Monday, October 18, 2010

Harri - Week 7

What is the difference in emphasis between the terms science fiction and speculative fiction? Which is The Man in the High Castle?

As we all know science fiction is based on imagined future scientific technological advances and major social or environmental changes, which is always portrayed by space or time travel and life on other planets. Speculative fiction is the term to describe literature that is highly ingenious, based in another reality and this includes science fiction.

Brown (2001) implies that The Man in The High Castle is recognised as science fiction, as attracts readers to think of being in a universe which the author has depicted of little people living small lives with honour and confusion of conflicting ideas which occur. ‘When we are not sure what the fate of individual characters...we a left wondering at the fate of the world as it gives us an appreciation of the fully developed characters who are created by events and occurrences’, (Brown 2001). This novel is a work of speculative fiction. Brown (2001) suggests that ‘Dick has set the stage in a sub–genre of science fiction little explored at the time he wrote the novel, of the Alternative World’.  

What does Brown (2001) identify as the central themes and concerns of the novel? What elements conform to the wider generic features of SF?

Brown (2001) describes science fiction to be one of Dick’s obsessions, as he is preoccupied with the concept that ‘the universe is only apparently real, an illusion behind which the truth might dwell’. Although many may agree or not, science fiction portrays the thought of different worlds and what our future may be. Dick based his characters on people he knew and versions of himself he wrote about ordinary people in extraordinary circumstances.

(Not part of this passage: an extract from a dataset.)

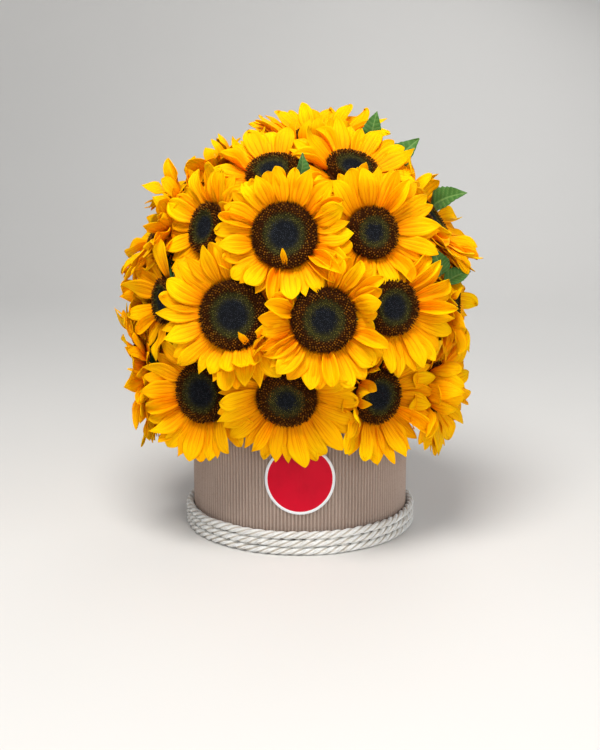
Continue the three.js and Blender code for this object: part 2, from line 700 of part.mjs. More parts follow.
function wrapGeometry() {
  const radiusAt = (i) => (i % 2 ? WRAP_VALLEY_RADIUS : WRAP_CREST_RADIUS);
  const outline = ringOf(new THREE.Shape(), 2 * FLUTES, radiusAt);
  outline.holes.push(ringOf(new THREE.Path(), BOX_SIDES, () => WRAP_INNER_RADIUS));
  const depth = BOX_HEIGHT - 2 * WRAP_INSET;
  return new THREE.ExtrudeGeometry(outline, { depth, bevelEnabled: false }).translate(0, 0, WRAP_INSET);
}

// The rope lies level round the box and climbs to the next turn at the back.
class Winding extends THREE.Curve {
  getPoint(t) {
    const wound = t * (ROPE_TURNS - ROPE_CLIMB);
    const level = Math.floor(wound);
    const climb = THREE.MathUtils.smoothstep(wound - level, 1 - ROPE_CLIMB, 1);
    const a = 2 * Math.PI * (wound + 0.5);
    const r = (WRAP_CREST_RADIUS + SEAT_GAP + ROPE_DIAMETER / 2) / Math.cos(Math.PI / ROPE_STEPS_PER_TURN);
    const z = SEAT_GAP + ROPE_DIAMETER / 2 + (level + climb) * (ROPE_DIAMETER + SEAT_GAP);
    return new THREE.Vector3(r * Math.sin(a), -r * Math.cos(a), z);
  }
}

function ropeGeometry() {
  const steps = Math.round(ROPE_STEPS_PER_TURN * (ROPE_TURNS - ROPE_CLIMB));
  return tube(new Winding(), ROPE_DIAMETER / 2, ROPE_SIDES, steps);
}

// A round plate bent to lie on the flutes, built as upright strips from its left end to its right end.
function labelGeometry() {
  const inner = WRAP_CREST_RADIUS + LABEL_GAP;
  const outer = inner + LABEL_THICKNESS;
  const points = [];
  for (let i = 0; i <= LABEL_STRIPS; i++) {
    const a = LABEL_END + ((Math.PI - 2 * LABEL_END) * i) / LABEL_STRIPS;
    const around = (-LABEL_RADIUS * Math.cos(a)) / outer;
    const high = LABEL_RADIUS * Math.sin(a);
    for (const [r, side] of [[inner, 1], [inner, -1], [outer, 1], [outer, -1]]) {
      const height = LABEL_HEIGHT + side * high;
      points.push(new THREE.Vector3(r * Math.sin(around), -r * Math.cos(around), height));
    }
  }
  const faces = [[1, 3, 2, 0]];
  for (let c = 0; c < 4 * LABEL_STRIPS; c += 4) {
    const d = c + 4;
    faces.push([c + 3, d + 3, d + 2, c + 2]);
    faces.push([c, d, d + 1, c + 1]);
    faces.push([c + 2, d + 2, d, c]);
    faces.push([c + 1, d + 1, d + 3, c + 3]);
  }
  faces.push([0, 2, 3, 1].map((corner) => corner + 4 * LABEL_STRIPS));
  return bodyOf(points, faces);
}

// ---------------------------------------------------------------- the whole

const root = new THREE.Group();

function addMesh(name, geometry, color, roughness) {
  const material = new THREE.MeshStandardMaterial({ color, roughness, flatShading: true });
  const mesh = new THREE.Mesh(geometry, material);
  mesh.name = name;
  root.add(mesh);
}

const { blooms, greens } = buildFlowers();
blooms.forEach((bloom, i) => {
  const number = String(i + 1).padStart(2, '0');
  const flower = flowerGeometry(bloom.disc, bloom.petals).applyMatrix4(bloom.matrix);
  addMesh(`petals_${number}`, flower, YELLOW, 0.6);
  addMesh(`disc_${number}`, geometryOf(bloom.seeds), BROWN, 0.9);
});
addMesh('stems', geometryOf(greens), GREEN, 0.7);
addMesh('foam', geometryOf(buildFoam(blooms)), FOAM_GREEN, 0.9);
addMesh('box', boxGeometry(), CARD, 0.8);
addMesh('wrap', wrapGeometry(), KRAFT, 0.8);
addMesh('rope', ropeGeometry(), CREAM, 0.9);
addMesh('label', labelGeometry(), RED, 0.4);

export default root;
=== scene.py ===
"""A domed bunch of sunflowers in a round box wrapped in corrugated card, with rope wound round its foot.

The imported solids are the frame. Each flower's place, its seed disc and the run of each of its blades are
read from them, and the fine petals, florets, bracts and leaves are built on those. All building is in
millimetres.
"""

import logging
import math
from dataclasses import dataclass, field
from enum import Enum

import bpy
import numpy as np
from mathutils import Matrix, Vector


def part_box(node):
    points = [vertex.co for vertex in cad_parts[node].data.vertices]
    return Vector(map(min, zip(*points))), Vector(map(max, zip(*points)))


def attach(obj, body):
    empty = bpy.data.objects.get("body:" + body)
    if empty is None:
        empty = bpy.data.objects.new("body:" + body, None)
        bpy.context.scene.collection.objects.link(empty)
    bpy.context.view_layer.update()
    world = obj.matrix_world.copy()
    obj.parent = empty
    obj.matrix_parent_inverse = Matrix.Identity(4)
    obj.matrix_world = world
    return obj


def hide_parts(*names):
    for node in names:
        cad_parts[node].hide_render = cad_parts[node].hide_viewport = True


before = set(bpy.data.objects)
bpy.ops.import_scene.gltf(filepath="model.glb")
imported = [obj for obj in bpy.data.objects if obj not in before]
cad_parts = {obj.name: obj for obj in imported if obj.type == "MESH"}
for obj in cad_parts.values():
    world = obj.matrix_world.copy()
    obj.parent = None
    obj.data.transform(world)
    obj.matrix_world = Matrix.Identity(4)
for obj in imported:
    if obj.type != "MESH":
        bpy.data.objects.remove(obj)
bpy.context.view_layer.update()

LOG = logging.getLogger("sunflowers")
MM = 0.001
BODY = "root"
BLOOMS = 27
PLACE_MAP = "place"
PLACES_A_METRE = 8.0  # of the second surface coordinate, on card and rope
GOLDEN_ANGLE = math.radians(137.50776)
UP = np.array([0.0, 0.0, 1.0])

Colour = tuple[float, float, float]
Spot = tuple[float, float, float]
Body = tuple[np.ndarray, np.ndarray]  # its points, and its faces by their numbers
Socket = bpy.types.NodeSocket


class Seed(Enum):
    """Where the random draws of each kind of piece start, so that every run makes the same bunch."""

    PETALS = 1000
    DISC = 2000
    BRACTS = 3000
    STEM_LEAVES = 3500
    STEM_HAIRS = 3800
    LEAF = 4000
    GAP_LEAF = 4500
    DENTS = 5000
    ROPE = 6000

    def dice(self, number: int = 0) -> np.random.Generator:
        """The draws of one piece of that kind."""
        return np.random.default_rng(self.value + number)


# ---------------------------------------------------------------- small geometry helpers


def smoothstep(low: float, high: float, value: np.ndarray) -> np.ndarray:
    """Rises smoothly from 0 at low to 1 at high."""
    share = np.clip((np.asarray(value, float) - low) / (high - low), 0, 1)
    return share * share * (3 - 2 * share)


def beyond(start: float, value: np.ndarray) -> np.ndarray:
    """Rises evenly from 0 at a start to 1 at 1."""
    return np.clip((value - start) / (1 - start), 0, 1)


def unit(vectors: np.ndarray) -> np.ndarray:
    """The same directions at length 1."""
    return vectors / np.maximum(np.linalg.norm(vectors, axis=-1, keepdims=True), 1e-9)


def level_ways(angle: float | np.ndarray) -> tuple[np.ndarray, np.ndarray]:
    """The level way out at an angle, and the level way to the left of it."""
    out = np.stack([np.cos(angle), np.sin(angle), np.zeros_like(angle)], -1)
    return out, np.stack([-out[..., 1], out[..., 0], out[..., 2]], -1)


def through(points: np.ndarray, knots: np.ndarray, at: np.ndarray) -> np.ndarray:
    """Points of a smooth curve.

    Args:
        points: What the curve passes, one row each.
        knots: Where along the curve it passes each of them.
        at: Where along the curve points are wanted, in any shape.

    Returns:
        An array of at's shape with one more axis, for the coordinates.
    """
    knots = np.asarray(knots, float)
    slopes = np.gradient(points, knots, axis=0)
    span = np.clip(np.searchsorted(knots, at, side="right") - 1, 0, len(knots) - 2)
    width = (knots[span + 1] - knots[span])[..., None]
    s = (np.asarray(at)[..., None] - knots[span][..., None]) / width
    start, end = points[span], points[span + 1]
    leave, arrive = slopes[span] * width, slopes[span + 1] * width
    return (
        (2 * s**3 - 3 * s**2 + 1) * start
        + (s**3 - 2 * s**2 + s) * leave
        + (3 * s**2 - 2 * s**3) * end
        + (s**3 - s**2) * arrive
    )


def grid_faces(rows: int, columns: int) -> np.ndarray:
    """The four corners of each quad of a grid whose points are numbered row after row."""
    first = np.arange(rows - 1)[:, None] * columns + np.arange(columns - 1)[None, :]
    return np.stack([first, first + 1, first + columns + 1, first + columns], -1).reshape(-1, 4)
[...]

Brown (2001) states ‘Dick suggests that the world presented in The Man in the High Castle is but an illusion, that other, better worlds might exist’. This identifies the themes and concerns of this novel, being the idea those other worlds exist, and that one’s own perception of this differs because of reality. 

1 comment:

  1. Good intial response, but I woiuld have liked to see these developed further - with references to/ extracts from the primary text to support the points raised.In your first response, are you suggesting that Dick was largely responsible for the speculative fiction genre?